**Task brief**
Reproduce each line exactly, including spacing and punctuation.

** begin **

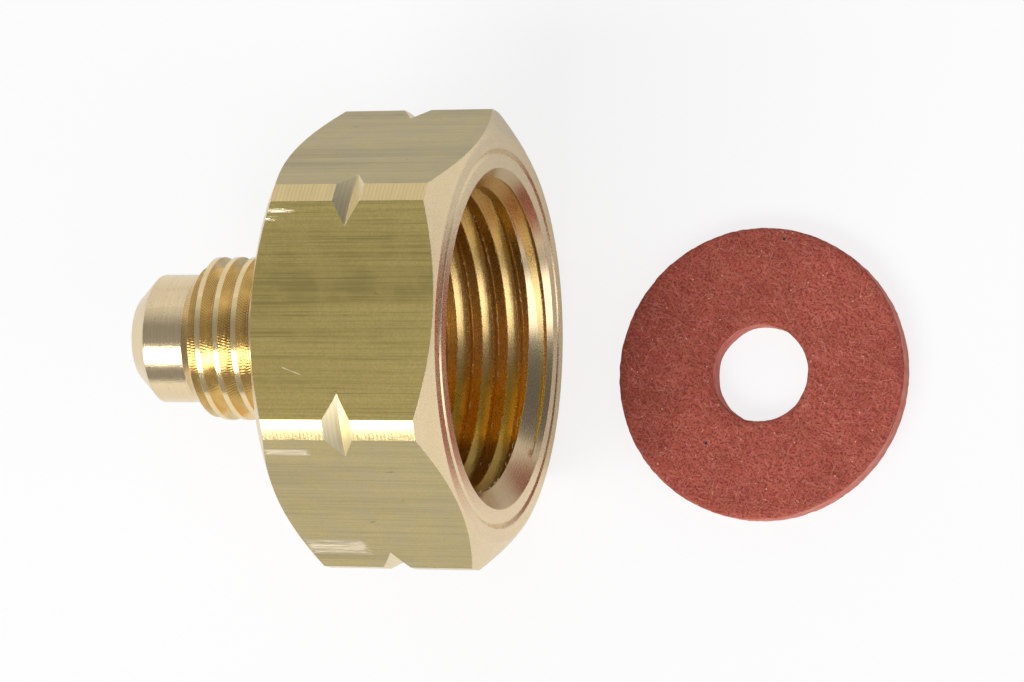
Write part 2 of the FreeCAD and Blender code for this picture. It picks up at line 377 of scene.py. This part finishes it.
def leanInward(tree, place, normal, share):
    # a worn tool leaves the flanks of a thread slightly round, so they lean towards the axis
    inward = vectorMath(tree, "MULTIPLY", {0: place, 1: (0.0, -1.0, -1.0)})
    inward = vectorMath(tree, "NORMALIZE", {0: inward})
    inward = vectorMath(tree, "SCALE", {0: inward, "Scale": share})
    both = vectorMath(tree, "ADD", {0: inward, 1: normal})
    return vectorMath(tree, "NORMALIZE", {0: both})


def makeTurned(name, tone, pitch, depth, roughness, grainSize, grainShare, radial=False, tint=0.15,
               lineTint=0.0, grainDepth=2.0, chipDepth=0.02, lean=0.0, edgeRadius=brass["edgeRadius"]):
    # turned with a pointed tool: lines by the distance along the axis, or by the radius on a faced end
    material, tree, shader, place, edges = startMetal(name, edgeRadius)
    parts = splitVector(tree, place)
    distance = lengthOf(tree, parts[1], parts[2]) if radial else parts[0]
    lines = useGroup(tree, toolLines, {"Vector": place, "Distance": distance, "Pitch": pitch})
    grain = useGroup(tree, metalGrain, {"Vector": place, "Size": grainSize})
    cloud = fineNoise(tree, place, *turned["cloud"])
    darker = tuple(channel * turned["darker"] for channel in brass[tone])
    shade = times(tree, plus(tree, lines["Tone"], ramp(tree, cloud, *effects["noiseRange"])), tint)
    colour = mixColour(tree, shade, brass[tone], darker)
    colour = mixColour(tree, times(tree, lines["Height"], lineTint), colour, darker)
    colour = mixColour(tree, times(tree, grain["Specks"], grainShare), colour, brass["drawnDark"])
    colour = mixColour(tree, times(tree, edges["Wear"], brass["wearShare"]), colour, brass["rubbed"])
    normal = edges["Normal"]
    if lean:
        # painted light on the socket's thread, by Y: an orange reflection, and shade at both ends
        for paintedLight in ("paintedOrangeReflection", "paintedBoreShade"):
            ends = [ramp(tree, parts[1], *limits) for limits in turned[paintedLight]]
            colour = mixColour(tree, plus(tree, *ends), colour, brass[paintedLight])
        normal = leanInward(tree, place, normal, lean)
    low, high = roughness - turned["roughBelow"], roughness + turned["roughAbove"]
    rough = ramp(tree, grain["Tone"], 0.0, 1.0, low, high)
    rough = plus(tree, rough, times(tree, cloud, turned["roughCloud"]))
    height = plus(tree, lines["Height"], times(tree, grain["Height"], grainShare * grainDepth))
    chips = ramp(tree, fineNoise(tree, place, *turned["chips"]), *turned["chipRange"])
    chips = times(tree, chips, edges["Wear"])
    height = calc(tree, "SUBTRACT", height, times(tree, chips, chipDepth / depth))
    finishMetal(tree, shader, colour, rough, height, depth, normal)
    return material


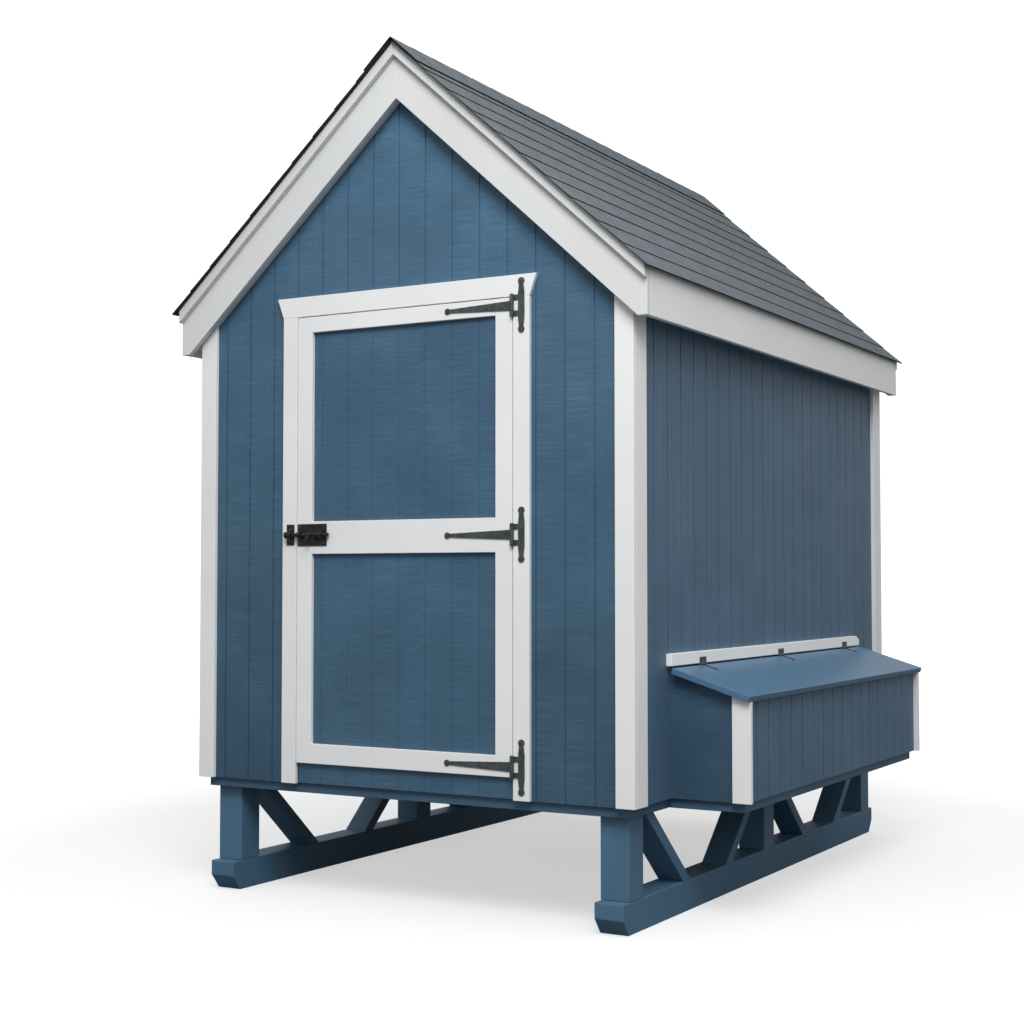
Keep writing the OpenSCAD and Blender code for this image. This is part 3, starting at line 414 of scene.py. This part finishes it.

** end **

**Task result**
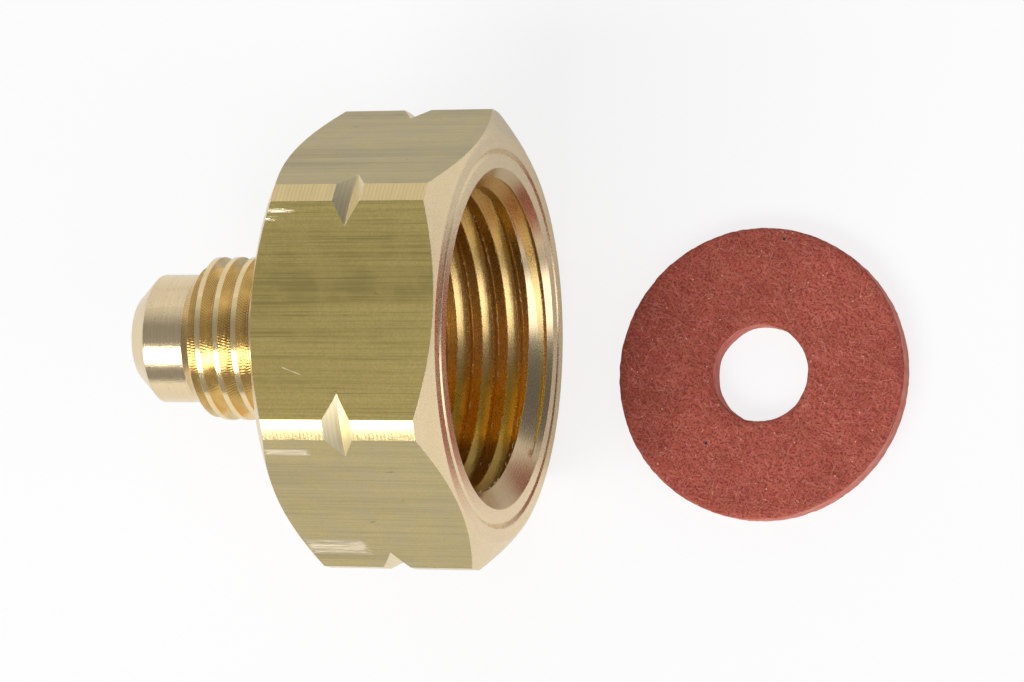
Write part 2 of the FreeCAD and Blender code for this picture. It picks up at line 377 of scene.py. This part finishes it.
def leanInward(tree, place, normal, share):
    # a worn tool leaves the flanks of a thread slightly round, so they lean towards the axis
    inward = vectorMath(tree, "MULTIPLY", {0: place, 1: (0.0, -1.0, -1.0)})
    inward = vectorMath(tree, "NORMALIZE", {0: inward})
    inward = vectorMath(tree, "SCALE", {0: inward, "Scale": share})
    both = vectorMath(tree, "ADD", {0: inward, 1: normal})
    return vectorMath(tree, "NORMALIZE", {0: both})


def makeTurned(name, tone, pitch, depth, roughness, grainSize, grainShare, radial=False, tint=0.15,
               lineTint=0.0, grainDepth=2.0, chipDepth=0.02, lean=0.0, edgeRadius=brass["edgeRadius"]):
    # turned with a pointed tool: lines by the distance along the axis, or by the radius on a faced end
    material, tree, shader, place, edges = startMetal(name, edgeRadius)
    parts = splitVector(tree, place)
    distance = lengthOf(tree, parts[1], parts[2]) if radial else parts[0]
    lines = useGroup(tree, toolLines, {"Vector": place, "Distance": distance, "Pitch": pitch})
    grain = useGroup(tree, metalGrain, {"Vector": place, "Size": grainSize})
    cloud = fineNoise(tree, place, *turned["cloud"])
    darker = tuple(channel * turned["darker"] for channel in brass[tone])
    shade = times(tree, plus(tree, lines["Tone"], ramp(tree, cloud, *effects["noiseRange"])), tint)
    colour = mixColour(tree, shade, brass[tone], darker)
    colour = mixColour(tree, times(tree, lines["Height"], lineTint), colour, darker)
    colour = mixColour(tree, times(tree, grain["Specks"], grainShare), colour, brass["drawnDark"])
    colour = mixColour(tree, times(tree, edges["Wear"], brass["wearShare"]), colour, brass["rubbed"])
    normal = edges["Normal"]
    if lean:
        # painted light on the socket's thread, by Y: an orange reflection, and shade at both ends
        for paintedLight in ("paintedOrangeReflection", "paintedBoreShade"):
            ends = [ramp(tree, parts[1], *limits) for limits in turned[paintedLight]]
            colour = mixColour(tree, plus(tree, *ends), colour, brass[paintedLight])
        normal = leanInward(tree, place, normal, lean)
    low, high = roughness - turned["roughBelow"], roughness + turned["roughAbove"]
    rough = ramp(tree, grain["Tone"], 0.0, 1.0, low, high)
    rough = plus(tree, rough, times(tree, cloud, turned["roughCloud"]))
    height = plus(tree, lines["Height"], times(tree, grain["Height"], grainShare * grainDepth))
    chips = ramp(tree, fineNoise(tree, place, *turned["chips"]), *turned["chipRange"])
    chips = times(tree, chips, edges["Wear"])
    height = calc(tree, "SUBTRACT", height, times(tree, chips, chipDepth / depth))
    finishMetal(tree, shader, colour, rough, height, depth, normal)
    return material


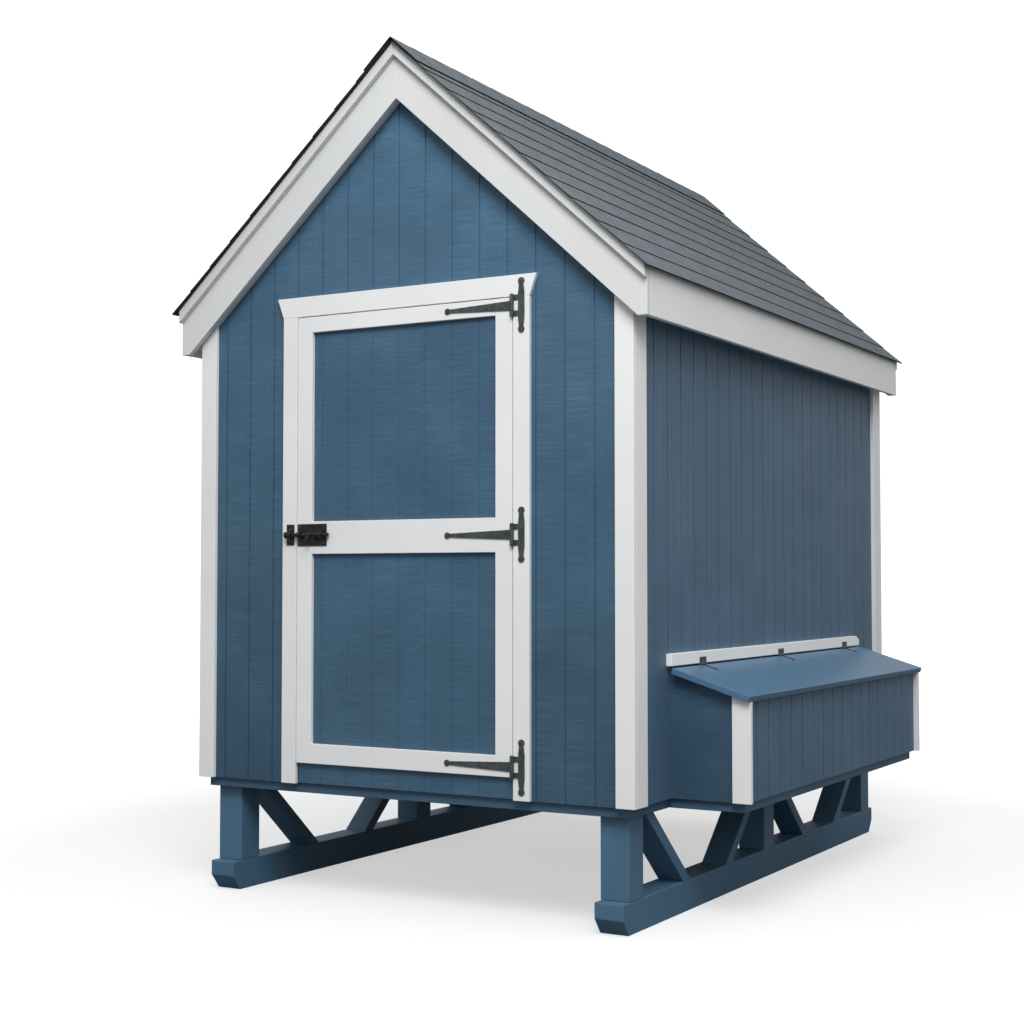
Keep writing the OpenSCAD and Blender code for this image. This is part 3, starting at line 414 of scene.py. This part finishes it.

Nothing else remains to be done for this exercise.